At a later time, this duckling was left in the presence of the male bird and a female bird which emitted the real sounds from the loudspeaker. It was found that ducklings followed the male bird throughout the test.
Testing with different groups of ducklings showed that the optimal time for learning to follow a model is thirteen to sixteen hours after birth. Thus for ducklings the critical period or crucial time occurs near the middle of the first day of life. A number of experiments were conducted on other birds and animals to determine the critical periods at various stages of development for learning different types of behaviour.
Essentially learning theories tended to look upon learning as basically involving a formation of connections.

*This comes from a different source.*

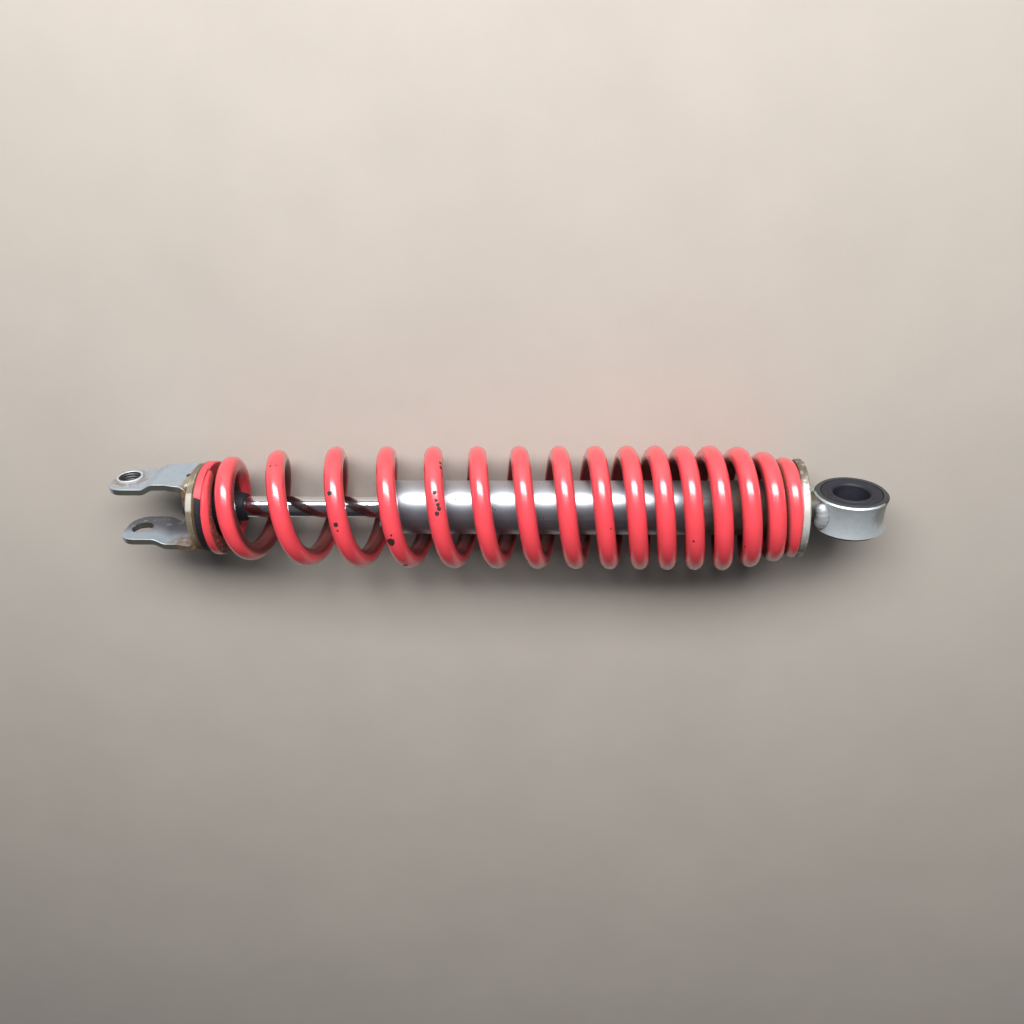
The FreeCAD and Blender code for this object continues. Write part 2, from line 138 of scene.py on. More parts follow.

In the classical conditioning theory the connection is between stimulus and response, in the Skinnerian theory it is between response and reinforcement and, in Guthrie’s theory it is again between stimulus and response. According to these theories learning essentially involves the formation of connections and strengthening of the same mediated by practice, contiguity, reinforcement, drive and other factors.
These theorists, this, tend to view learning as a passive process essentially determined by contextual and environmental factors without any reference to the organism and its capacities. According to these theories an organism which has learnt a response and lost the same is no different from an organism which has not learnt the response at all. This is the question raised by the cognitive theorists of learning.